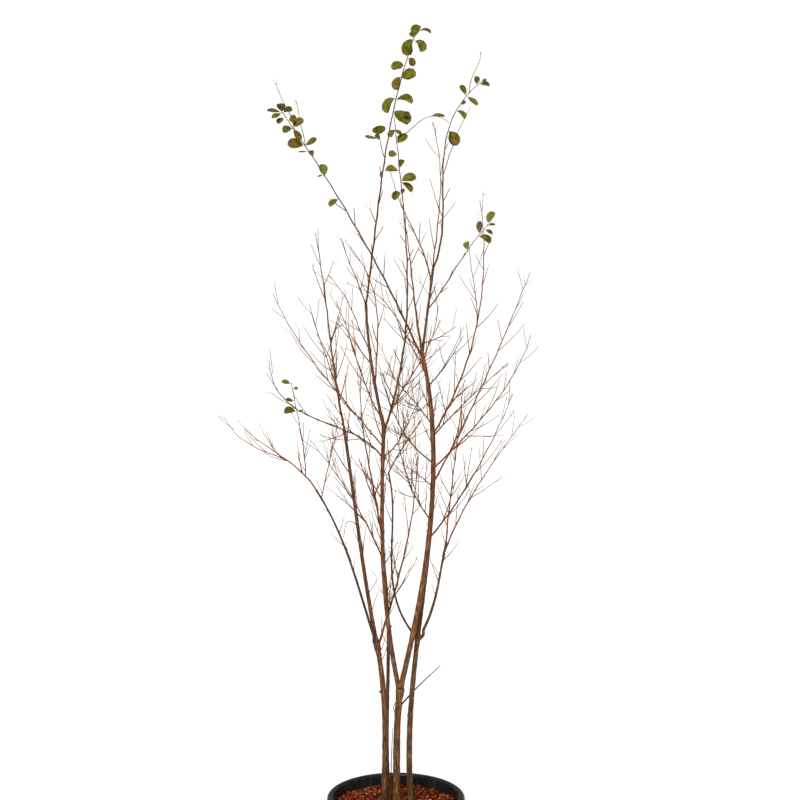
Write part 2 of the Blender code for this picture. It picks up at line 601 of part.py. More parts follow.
def grow(mass, route, seed, leaves, leafy):
    """Twigs and leaves on one curve of a mass, as lists of curves and of leaves."""
    rng = random.Random(seed)
    points, radii = curves[route]
    length = float(np.linalg.norm(np.diff(points, axis=0), axis=1).sum())
    count = int(length / TWIG_SPACING) if mass["reach"] > 0 else 0
    turn = rng.uniform(0, 2 * math.pi)
    twigs = []
    for k in range(count):
        t = TWIG_FIRST + (TWIG_LAST - TWIG_FIRST) * (k + rng.uniform(0.2, 0.8)) / count
        if leaves and t > leafy:
            continue
        turn += math.radians(TWIG_TURN + rng.uniform(-TWIG_TURN_SPREAD, TWIG_TURN_SPREAD))
        foot, along, radius = point_along(points, radii, t)
        size = mass["reach"] * (TWIG_LONG + (TWIG_SHORT - TWIG_LONG) * t) * rng.uniform(0.55, 1.15)
        for _ in range(TWIG_TRIES):
            made = twig_points(rng, foot, along, turn, size, TWIG_PIECES)
            wide = np.linspace(min(TWIG_RADIUS, radius * 0.8), TWIG_TIP_RADIUS, TWIG_PIECES + 1)
            if is_clear(made, wide, mass["name"]):
                twigs.append((made, wide))
                keep_spans(made, wide, mass["name"])
                break
            turn += math.radians(TWIG_NEXT_TURN)
            size *= TWIG_NEXT_LENGTH
    blades = []
    for k in range(leaves):
        t = leafy + (1.0 - leafy) * ((k + 0.6) / leaves) ** LEAF_CROWDING
        foot, along, radius = point_along(points, radii, t)
        sign = 1 if k % 2 else -1
        out = unit(np.array([sign, rng.uniform(-0.7, 0.7), 0.0]))
        forward = unit(out + along * 0.25 + UP * rng.uniform(-0.55, 0.35))
        normal = unit(np.array([rng.uniform(-0.5, 0.5), -0.9, rng.uniform(-0.1, 0.7)]))
        size = LEAF_LENGTH * rng.uniform(0.60, 1.15)
        root = foot - forward * radius * 0.8
        path = np.array([root, root + forward * size])
        if is_clear(path, (size * 0.3, size * 0.3), mass["name"]):
            blades.append((root, forward, normal, size))
            keep_spans(path, (size * 0.3, size * 0.3), mass["name"])
    return twigs, blades


def cutters_for(points, radii, carrier):
    """Swollen copies of the limbs that this curve starts in or brushes."""
    made = []
    for other, (other_points, other_radii, sides, axis) in finished.items():
        starts = other_points[:-1]
        ends = other_points[1:]
        near = False
        for k in range(len(points) - 1):
            if (span_distance(points[k], points[k + 1], starts, ends) < radii[k] + other_radii[:-1] + GAP).any():
                near = True
        if near or other == carrier:
            longer, wider = swollen(other_points, other_radii, GAP * 1.2)
            made.append(tube("cutter", longer, wider, sides, axis))
    return made


finished = {}
for limb in LIMBS:
    points, radii = curves[limb["name"]]
    if limb["on"] is None:
        points, radii = ground_flare(points, radii)
    sides = STEM_SIDES if limb["on"] is None else BOUGH_SIDES
    made = tube(limb["name"], points, radii, sides, limb["axis"])
    if limb["axis"] is None:
        boolean(made, "DIFFERENCE", cutters_for(points, radii, limb["on"]))
    finished[limb["name"]] = (points, radii, sides, limb["axis"])
    finish(made, bark_look)

for number, mass in enumerate(MASSES):
    points, radii = curves[mass["name"]]
    made = tube(mass["name"], points, radii, TWIGGED_SIDES, mass["axis"])
    twigs, blades = grow(mass, mass["name"], number, mass.get("leaves", 0), mass.get("leafy", 1.0))
    pieces = []
    for fork in mass.get("forks", []):
        fork_points, fork_radii = curves[fork["name"]]
        pieces.append(tube("fork", fork_points, fork_radii, TWIGGED_SIDES))
        more, extra = grow(mass, fork["name"], number + 100, fork.get("leaves", 0), fork.get("leafy", 1.0))
        twigs += more
        blades += extra
    for twig_curve, wide in twigs:
        pieces.append(tube("twig", twig_curve, wide, 3))
    for blade in blades:
        pieces.append(leaf("leaf", *blade))
    if pieces:
        boolean(made, "UNION", pieces)
    if mass["axis"] is None:
        boolean(made, "DIFFERENCE", cutters_for(points, radii, mass["on"]))
    finish(made, shoot_look if mass.get("leaves") else twig_look)
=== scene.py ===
"""A young crape myrtle with several stems, nearly bare, in a black nursery pot."""
import math
import random

import bpy
import numpy as np
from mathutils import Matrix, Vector, noise


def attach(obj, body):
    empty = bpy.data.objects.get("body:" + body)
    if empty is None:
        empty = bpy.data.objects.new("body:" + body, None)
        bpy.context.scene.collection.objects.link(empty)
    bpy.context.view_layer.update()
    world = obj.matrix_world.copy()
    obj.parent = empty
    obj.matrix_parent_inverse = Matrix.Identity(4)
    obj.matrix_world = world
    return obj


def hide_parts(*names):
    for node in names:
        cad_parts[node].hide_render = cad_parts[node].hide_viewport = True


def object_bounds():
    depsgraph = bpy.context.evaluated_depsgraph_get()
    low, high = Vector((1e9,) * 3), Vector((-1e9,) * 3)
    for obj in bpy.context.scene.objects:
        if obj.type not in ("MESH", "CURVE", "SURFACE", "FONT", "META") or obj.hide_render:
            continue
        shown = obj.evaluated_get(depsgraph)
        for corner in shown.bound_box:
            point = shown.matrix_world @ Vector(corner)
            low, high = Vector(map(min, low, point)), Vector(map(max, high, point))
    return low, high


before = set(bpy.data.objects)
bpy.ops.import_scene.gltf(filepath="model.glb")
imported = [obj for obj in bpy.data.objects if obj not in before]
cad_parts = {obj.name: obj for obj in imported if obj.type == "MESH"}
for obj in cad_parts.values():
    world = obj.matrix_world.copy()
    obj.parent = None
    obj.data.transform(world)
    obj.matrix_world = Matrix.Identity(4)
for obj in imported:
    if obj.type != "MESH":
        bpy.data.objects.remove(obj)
cad_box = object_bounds()


# The pot is a round blow-moulded nursery can of thin black plastic. Its wall widens
# upward to a skirt and a fat rolled rim, with faint moulded steps, and it has drain
# holes low on its side.
POT_HEIGHT = 0.400
POT_BASE_RADIUS = 0.180
POT_WALL = 0.003
FOOT_ROUND = 0.0055
RIM_RADIUS = 0.221
RIM_WIDTH = 0.022
RIM_SKIRT = 0.362
SKIRT_ROUND = 0.0045
RIM_OUTER_ROUND = 0.012
RIM_INNER_ROUND = 0.008
POT_SEGMENTS = 128
STEP_HEIGHT = 0.003
DRAIN_HOLES = 6
DRAIN_RADIUS = 0.009
DRAIN_HEIGHT = 0.022
DRILL_LENGTH = 0.03
SHARP_EDGE = 32
POT_BLACK = (0.006, 0.006, 0.007)
POT_SCUFF = (0.036, 0.036, 0.034)
# The height of each moulded step, and how far the wall steps out there or, below
# zero, in.
POT_STEPS = [(0.062, 0.0008), (0.264, -0.0012), (0.302, 0.0012)]


def deselect():
    bpy.ops.object.select_all(action="DESELECT")


def turned(name, profile, segments):
    """A closed round body drawn up from a disc, ring by ring, each a radius and a height."""
    deselect()
    bpy.ops.mesh.primitive_circle_add(vertices=segments, radius=profile[0][0], fill_type="NGON",
                                      location=(0, 0, profile[0][1]))
    made = bpy.context.object
    made.name = name
    bpy.ops.object.transform_apply(location=True, rotation=False, scale=False)
    bpy.ops.object.mode_set(mode="EDIT")
    bpy.ops.mesh.select_all(action="SELECT")
    bpy.ops.mesh.region_to_loop()
    for (radius, height), (next_radius, next_height) in zip(profile[:-1], profile[1:]):
        bpy.ops.mesh.extrude_edges_move(TRANSFORM_OT_translate={"value": (0, 0, next_height - height)})
        wider = next_radius / radius
        bpy.ops.transform.resize(value=(wider, wider, 1), center_override=(0, 0, next_height))
    bpy.ops.mesh.edge_face_add()
    bpy.ops.mesh.select_all(action="SELECT")
    bpy.ops.mesh.normals_make_consistent(inside=False)
    bpy.ops.object.mode_set(mode="OBJECT")
    return made


def arc(centre, radius, start, end, count):
    """Points of a round in a profile, from one angle to another in degrees."""
    angles = [math.radians(start + (end - start) * k / (count - 1)) for k in range(count)]
    return [(centre[0] + radius * math.cos(a), centre[1] + radius * math.sin(a)) for a in angles]


def wall_radius(height):
    """Outside radius of the pot's wall."""
    top = RIM_RADIUS - RIM_WIDTH + POT_WALL
    return POT_BASE_RADIUS + (top - POT_BASE_RADIUS) * height / RIM_SKIRT


def new_look(name, roughness, gloss):
    """A material with its shader and its object coordinates."""
    look = bpy.data.materials.new(name)
    look.use_nodes = True
    tree = look.node_tree
    shader = tree.nodes["Principled BSDF"]
    shader.inputs["Roughness"].default_value = roughness
    shader.inputs["Specular IOR Level"].default_value = gloss
    place = tree.nodes.new("ShaderNodeTexCoord").outputs["Object"]
    return look, tree, shader, place


def stretched(tree, place, scale):
    mapping = tree.nodes.new("ShaderNodeMapping")
    mapping.inputs["Scale"].default_value = scale
    tree.links.new(place, mapping.inputs["Vector"])
    return mapping.outputs["Vector"]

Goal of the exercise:
Reproduce exactly the lines from the one containing "bpy.context.view_layer.update()" through the one containing "for node in", inclusive, and nothing else.

Written answer:
    bpy.context.view_layer.update()
    world = obj.matrix_world.copy()
    obj.parent = empty
    obj.matrix_parent_inverse = Matrix.Identity(4)
    obj.matrix_world = world
    return obj


def hide_parts(*names):
    for node in names:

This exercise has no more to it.